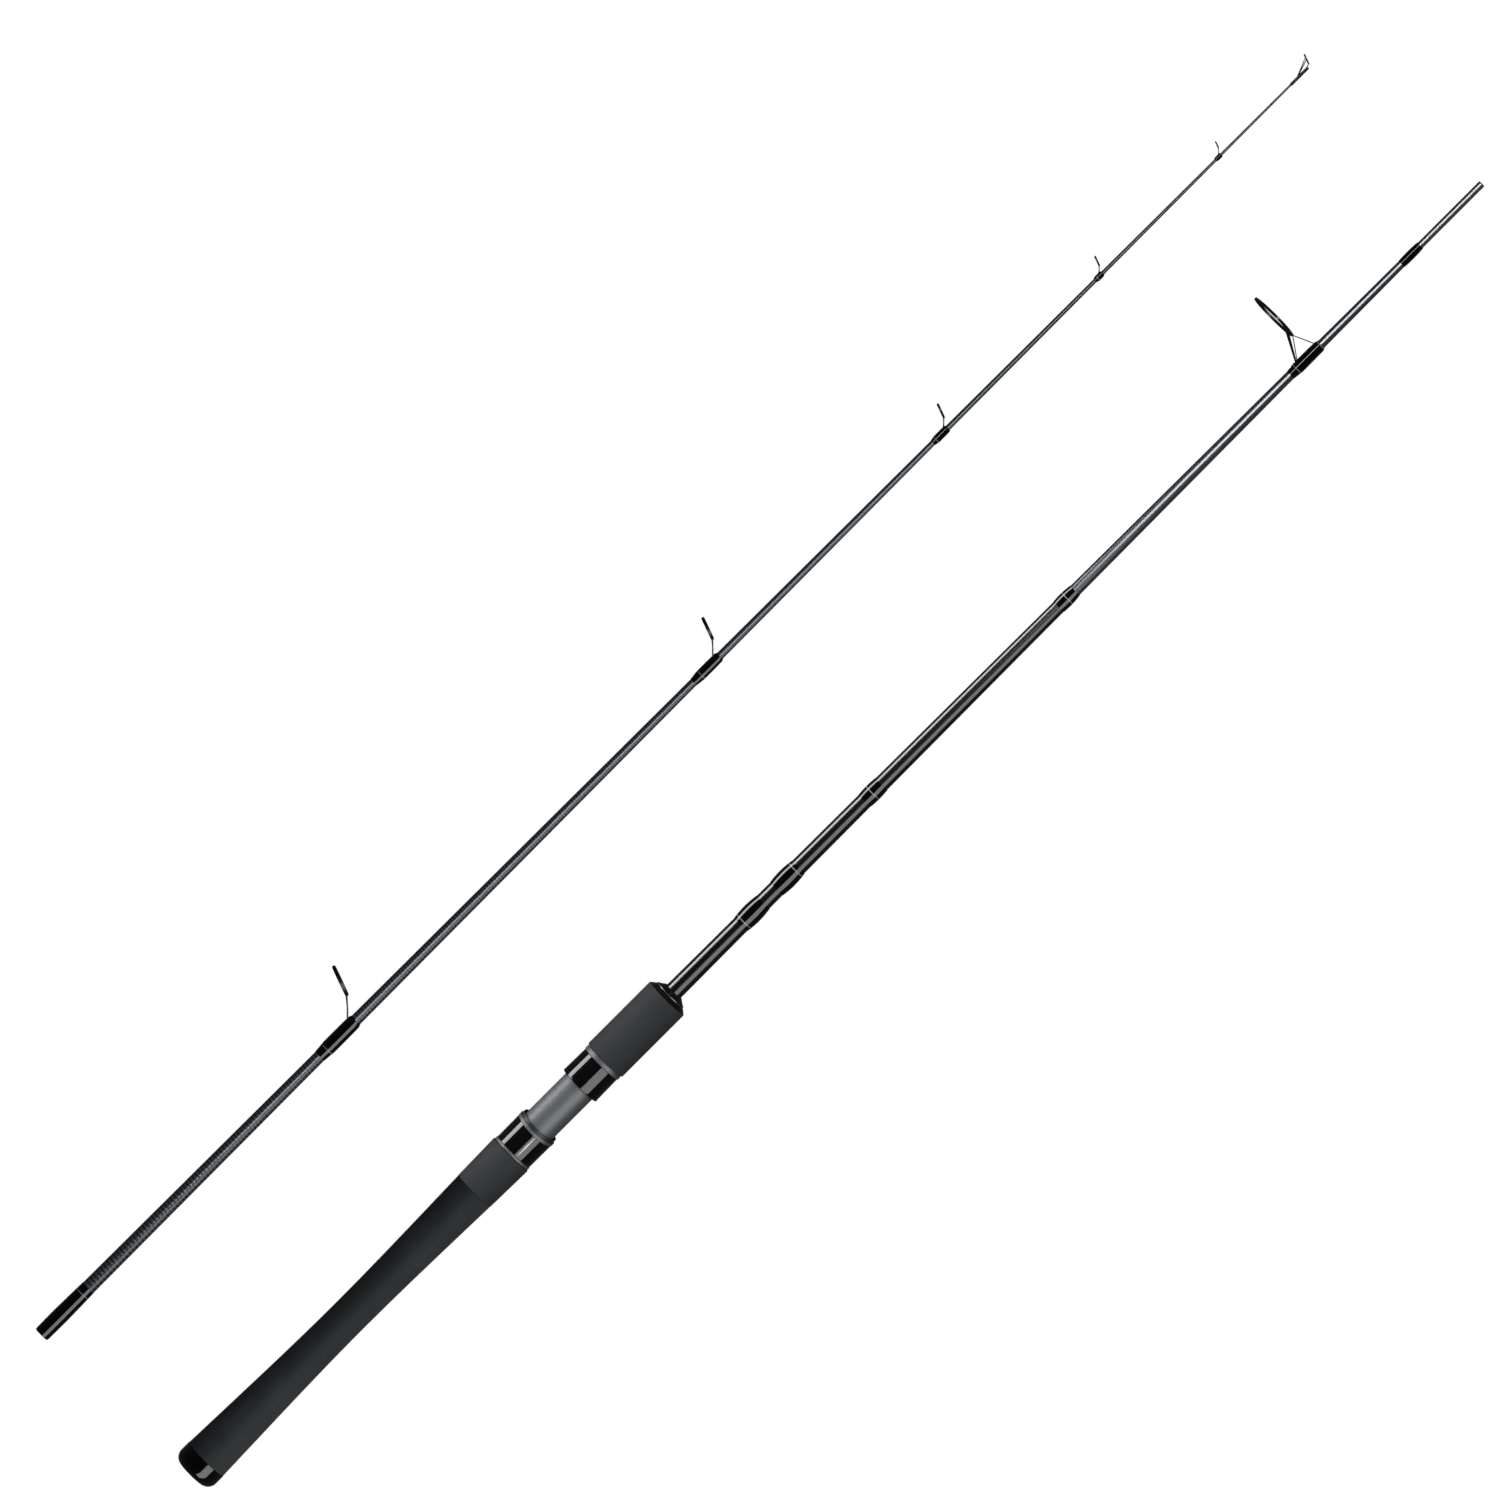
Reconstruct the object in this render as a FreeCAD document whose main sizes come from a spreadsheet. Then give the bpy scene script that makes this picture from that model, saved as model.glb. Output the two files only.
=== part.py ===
"""Two-piece spinning rod for a fixed-spool reel: the butt section with the tip section beside it.

Millimetres, +Z up.  The origin is the centre of the butt cap's end face.  +X runs along the butt
section towards the tip, and +Y is the side that the line guides stand on.  Both sections lie on
one flat surface, each on its thickest end and on the side of its largest guide ring, so each is
rolled a little about its own axis.  Every piece is drawn in its section's own frame, with x along
the blank and the guides towards +y, and its Placement lays it down beside the others.
"""

import FreeCAD, Part
import math
import os
import re

import Sketcher
from FreeCAD import Placement, Rotation, Vector

SIZES = {
    # how the two sections lie
    "section_spacing": 121.0,
    "tip_setback": 5.2,
    # gaps and fits between pieces
    "glue_gap": 0.05,
    "joint_gap": 0.2,
    "running_gap": 0.06,
    "free_gap": 0.3,
    # how far cutting shapes run past what they cut
    "cut_margin": 1.0,
    # small chamfer of the metal rings and other turned edges
    "ring_edge": 0.3,
    # butt cap
    "cap_radius": 14.4,
    "cap_length": 12.5,
    "cap_flat_radius": 7.9,
    "cap_corner_rise": 1.9,
    "cap_groove_radius": 6.2,
    "cap_groove_width": 0.7,
    "cap_groove_depth": 0.4,
    "cap_plug_length": 7.0,
    # rear grip and its collar
    "grip_end_radius": 14.2,
    "grip_waist_station": 127.0,
    "grip_waist_radius": 11.25,
    "grip_rear_swell_station": 70.0,
    "grip_rear_swell_radius": 12.37,
    "grip_front_swell_station": 190.0,
    "grip_front_swell_radius": 12.03,
    "grip_front_station": 238.5,
    "grip_front_radius": 13.3,
    "collar_start_radius": 13.4,
    "collar_end_radius": 14.0,
    "collar_edge": 0.5,
    # reel seat
    "seat_start": 269.2,
    "seat_ring_length": 1.8,
    "seat_ring_stand": 2.4,
    "barrel_radius": 11.05,
    "key_depth": 1.45,
    "barrel_end": 356.0,
    "seat_wall": 3.05,
    "thread_step": 1.85,
    "thread_depth": 0.6,
    "thread_pitch": 2.0,
    "seat_end": 393.4,
    "arbor_length": 14.0,
    "arbor_inset": 7.0,
    # fixed hood, with its mouth cut at a slant
    "hood_stand": 2.05,
    "hood_flare": 0.15,
    "hood_skin": 0.35,
    "hood_mouth_station": 289.2,
    "mouth_slope": 9.5,
    "mouth_ring_stand": 0.35,
    "mouth_ring_length": 1.8,
    "liner_lip": 2.2,
    "liner_wall": 0.3,
    "liner_base_length": 4.0,
    # sliding hood
    "slider_start": 326.4,
    "slider_end": 344.5,
    "slider_stand": 2.03,
    "slider_flare": 0.28,
    "slider_lip": 1.3,
    "slider_lip_drop": 0.45,
    "slider_guide_length": 6.5,
    "slider_mouth_rise": 0.35,
    "liner_setback": 0.4,
    "neck_wall": 0.65,
    "neck_length": 5.0,
    "neck_flange_stand": 1.1,
    "neck_flange_length": 1.3,
    # lock ring, nut, foregrip and winding check
    "lock_ring_length": 2.9,
    "lock_ring_stand": 2.45,
    "lock_ring_bead": 0.35,
    "lock_ring_step": 0.6,
    "foregrip_length": 52.1,
    "foregrip_wall": 1.63,
    "foregrip_round": 1.0,
    "foregrip_bore_room": 0.6,
    "nut_start": 363.0,
    "nut_length": 20.0,
    "nut_wall": 3.3,
    "nut_flute_radius": 1.0,
    "nut_flutes": 8,
    "check_length": 5.9,
    "check_rear_step": 0.28,
    "check_front_radius": 6.75,
    "check_bore_radius": 6.15,
    "check_bead": 0.35,
    # butt blank
    "blank_start": 20.0,
    "blank_start_radius": 7.48,
    "blank_wall": 0.9,
    "paint_end": 735.6,
    "paint_end_radius": 4.21,
    "bare_start_radius": 3.89,
    "spigot_start": 1031.0,
    "shoulder_radius": 2.36,
    "spigot_radius": 2.2,
    "spigot_length": 51.6,
    "spigot_edge": 0.3,
    # thread wraps: their build is how far they stand out of the blank
    "wrap_edge": 0.1,
    "trim_wrap_1_start": 462.0,
    "trim_wrap_1_end": 480.6,
    "trim_wrap_2_start": 491.8,
    "trim_wrap_2_end": 510.0,
    "trim_wrap_3_start": 565.9,
    "trim_wrap_3_end": 579.8,
    "trim_wrap_4_start": 728.4,
    "trim_wrap_4_end": 742.2,
    "long_wrap_build": 0.75,
    "short_wrap_build": 0.4,
    "spigot_wrap_length": 15.5,
    "spigot_wrap_build": 0.3,
    # tip blank with the ferrule socket in its thick end
    "tip_start_radius": 4.6,
    "tip_end_radius": 0.6,
    "tip_length": 1062.0,
    "tip_bore_end": 700.0,
    "tip_bore_end_radius": 0.9,
    "socket_depth": 53.0,
    "socket_gap": 0.03,
    "socket_step": 2.0,
    "socket_step_depth": 0.4,
    "socket_wrap_end": 39.5,
    "socket_wrap_radius": 5.07,
    "socket_wrap_round": 1.6,
    "socket_wrap_edge": 0.35,
    # line guides
    "leg_room": 1.0,
    "leg_spread": 0.6,
    "leg_thickness": 1.9,
    "arm_angle": 27.0,
    "neck_share": 0.45,
    "rear_leg_angle": 44.0,
    "rear_leg_width": 1.2,
    "strut_width": 1.1,
    "toe_length": 0.7,
    "insert_stand": 0.12,
    "foot_rise": 0.05,
    "wrap_skin": 0.25,
    "guide_lean": 20.3,
    # tip top: how much of the blank its tube covers, and where the legs leave the tube
    "tube_cover": 13.6,
    "tube_length": 14.6,
    "tube_radius": 0.95,
    "tip_top_ahead": 3.9,
    "tip_top_foot_back": 7.0,
    "tip_leg_radius": 0.3,
    "tongue_setback": 1.5,
    "tongue_width": 0.95,
    "tongue_thickness": 0.5,
}

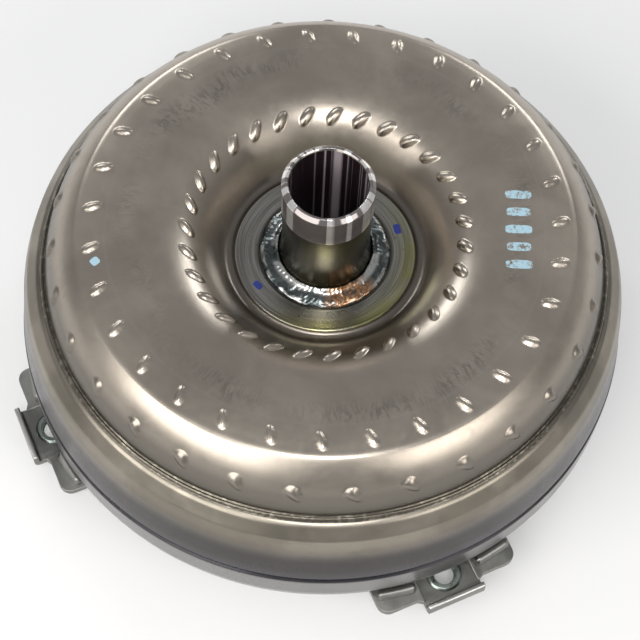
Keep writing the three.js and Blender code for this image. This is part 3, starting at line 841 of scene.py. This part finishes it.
def hub_weld():
    """The fillet round the neck, in uneven overlapping waves, with beads of spatter beside it."""
    crown = through([[21.2, 91.0], [21.3, 93.3], [22.2, 93.0], [23.6, 92.2], [25.6, 91.6], [27.4, 91.0],
                     [28.7, 90.3],
                     [29.3, 89.6]], 5)
    section = np.vstack([crown, [[22.4, 89.6]]])
    centre = np.array([24.4, 89.0])

    def shape(radius, height, angle):
        lean = 0.5 * (radius - centre[0])
        lumps = 0.24 * waves(angle, radius, 3, 9, 26) + 0.06 * waves(angle, 2 * radius, 9, 9, 90)
        ripple = 0.05 * np.sin(58 * angle + lean + 2 * waves(angle, 0 * radius, 2, 4, 12))
        swell = (lumps + ripple) * np.clip((height - 89.7) / 1.0, 0, 1)
        edge = 0.35 * waves(angle, radius * 0, 4, 6, 26) * (radius > 28)
        out = np.stack([radius - centre[0], height - centre[1]])
        out = out / np.linalg.norm(out, axis=0)
        return radius + swell * out[0] + edge, np.maximum(height + swell * out[1], 89.55)

    bodies = [lathe(section, 460, shape)]
    draw = np.random.default_rng(12)
    for _ in range(14):
        size = draw.uniform(0.25, 0.6)
        drop = arc((0, 0), size, -60, 90, 6)
        drop = np.vstack([[[0.0, drop[0, 1]]], drop[:-1], [[0.0, size]]])
        points, faces = lathe(drop, 10)
        at, turn = draw.uniform(29.8, 35.5), draw.uniform(0, TURN)
        points = np.array(points) + [at * math.cos(turn), at * math.sin(turn), RING_Z + 0.3 * size]
        bodies.append((points, faces))
    return together(bodies)


def closure_weld():
    """The thin bead that closes the housing, with its fine ripples."""
    section = np.vstack([
        through([[SEAM_R - 0.1, 86.9], [SEAM_R + 0.35, 86.5], [SEAM_R + 0.6, 86.35], [126.3, 86.55],
                 [127.0, 86.1],
                 [127.45, 85.5], [127.9, 85.1]], 3),
        [[127.4, 84.6], [SEAM_R + 0.1, 84.6]],
    ])

    def shape(radius, height, angle):
        swell = 0.03 * np.sin(240 * angle + 2.2 * (radius - SEAM_R)) + 0.07 * waves(angle, radius, 6, 7, 50)
        crown = (height > 85.2) & (radius > SEAM_R + 0.2)
        return radius + np.where(crown, swell * 0.5, 0), height + np.where(crown, swell, 0)

    return lathe(section, 1440, shape)


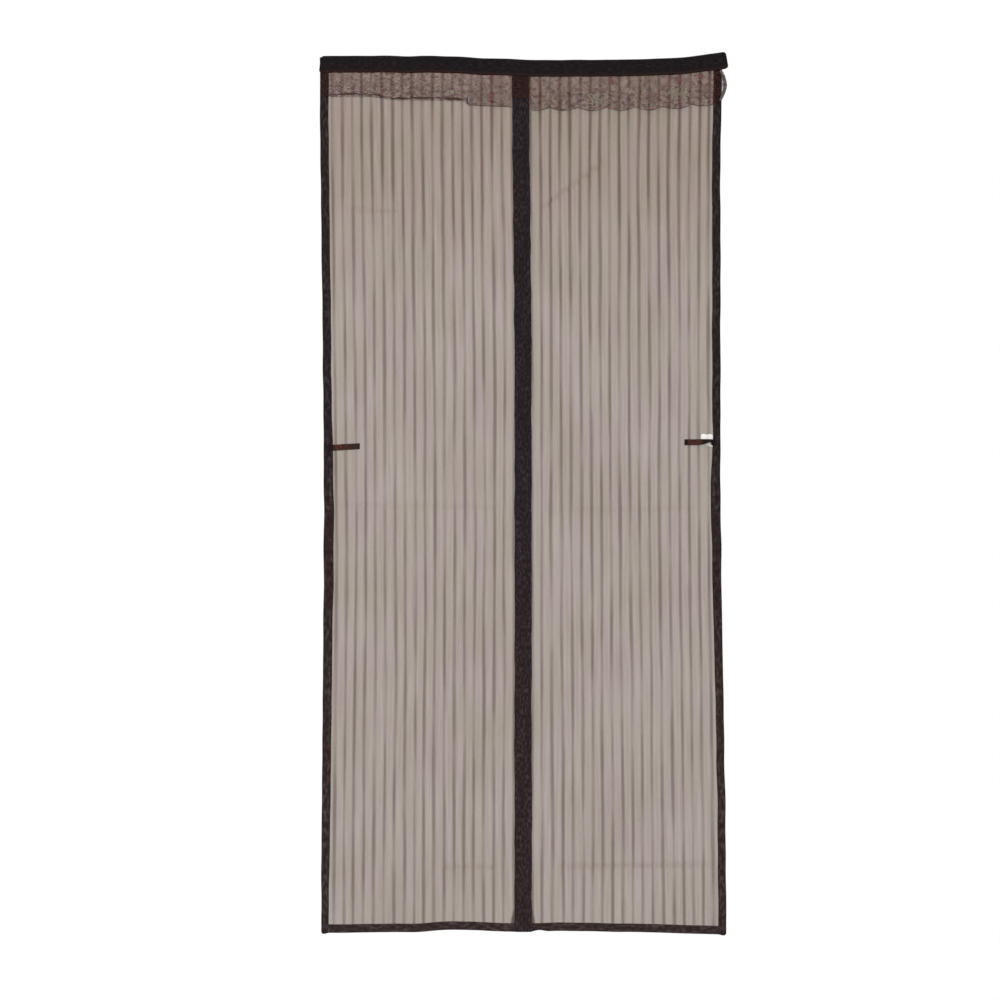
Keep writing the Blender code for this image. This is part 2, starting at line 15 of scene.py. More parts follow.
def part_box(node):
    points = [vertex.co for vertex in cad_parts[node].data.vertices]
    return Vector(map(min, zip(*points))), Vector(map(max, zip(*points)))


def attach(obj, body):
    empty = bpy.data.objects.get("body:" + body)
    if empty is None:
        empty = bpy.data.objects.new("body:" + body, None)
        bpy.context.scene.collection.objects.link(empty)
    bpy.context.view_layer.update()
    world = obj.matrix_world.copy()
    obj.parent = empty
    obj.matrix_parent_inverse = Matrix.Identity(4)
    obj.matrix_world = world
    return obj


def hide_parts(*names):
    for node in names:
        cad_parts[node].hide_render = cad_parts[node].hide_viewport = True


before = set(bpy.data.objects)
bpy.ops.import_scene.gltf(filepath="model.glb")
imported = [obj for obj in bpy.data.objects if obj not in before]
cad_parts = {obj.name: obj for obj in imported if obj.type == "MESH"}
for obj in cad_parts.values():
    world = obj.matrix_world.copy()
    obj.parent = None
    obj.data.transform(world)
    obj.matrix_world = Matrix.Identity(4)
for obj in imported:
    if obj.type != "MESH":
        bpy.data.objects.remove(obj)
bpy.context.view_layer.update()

MM = 0.001
ROOT = "root"

# %% [markdown]
# ## Camera
# The photograph looks straight at the screen, from far enough that nothing converges. One
# pixel of it is 2.506 mm on the screen. So the camera stands on the photograph's middle and
# goes back until the frame is as wide as the thousand pixels are.

# %% Place the camera
PIXEL = 2.506 * MM
PHOTO_PIXELS = 1000
ORIGIN_COLUMN = 522.5
ORIGIN_ROW = 68.75
LENS = 85
SENSOR = 36


def from_pixel(column, row):
    """A pixel of the photograph, as X and Z on the screen."""
    return (column - ORIGIN_COLUMN) * PIXEL, (ORIGIN_ROW - row) * PIXEL


aim_x, aim_z = from_pixel(PHOTO_PIXELS / 2, PHOTO_PIXELS / 2)
camera = bpy.data.objects.new("camera", bpy.data.cameras.new("camera"))
camera.data.lens = LENS
camera.data.sensor_width = SENSOR
camera.location = (aim_x, -PHOTO_PIXELS * PIXEL * LENS / SENSOR, aim_z)
camera.rotation_euler = (math.pi / 2, 0, 0)
bpy.context.scene.collection.objects.link(camera)
bpy.context.scene.camera = camera
print("camera at", tuple(round(value, 3) for value in camera.location))

# %% [markdown]
# ## Studio
# A sheer cloth takes half of its colour from what is behind it. The photograph has plain white
# there, so the room is white all round, which lights the cloth evenly and shows through it from
# any side. One broad lamp from the upper left gives the ribbons a direction to their sheen. The
# floor is pale and lies below the picture.

# %% Light the studio
FLOOR_HALF_WIDTH = 3.0
FLOOR_FRONT = -3.5
FLOOR_BACK = 1.1
FLOOR_LEVEL = -2.6
FLOOR_COLOUR = (0.82, 0.81, 0.80, 1)
LAMP_PLACE = (-2.4, -3.6, 1.2)
LAMP_SIZE = 2.5
LAMP_WATTS = 60

scene = bpy.context.scene
scene.view_settings.view_transform = "Standard"
room = bpy.data.worlds.new("white_room")
room.use_nodes = True
room.node_tree.nodes["Background"].inputs["Color"].default_value = (1, 1, 1, 1)
room.node_tree.nodes["Background"].inputs["Strength"].default_value = 1
scene.world = room

lamp = bpy.data.objects.new("lamp", bpy.data.lights.new("lamp", "AREA"))
lamp.data.size = LAMP_SIZE
lamp.data.energy = LAMP_WATTS
lamp.location = LAMP_PLACE
lamp.rotation_euler = (Vector((0, 0, -1)) - Vector(LAMP_PLACE)).to_track_quat("-Z", "Y").to_euler()
scene.collection.objects.link(lamp)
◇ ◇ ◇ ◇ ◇
▶ Stated goal: Take every line from the records above that has the word "objects" and copy it.

▶ Solution:
    empty = bpy.data.objects.get("body:" + body)
        empty = bpy.data.objects.new("body:" + body, None)
        bpy.context.scene.collection.objects.link(empty)
before = set(bpy.data.objects)
imported = [obj for obj in bpy.data.objects if obj not in before]
        bpy.data.objects.remove(obj)
camera = bpy.data.objects.new("camera", bpy.data.cameras.new("camera"))
bpy.context.scene.collection.objects.link(camera)
lamp = bpy.data.objects.new("lamp", bpy.data.lights.new("lamp", "AREA"))
scene.collection.objects.link(lamp)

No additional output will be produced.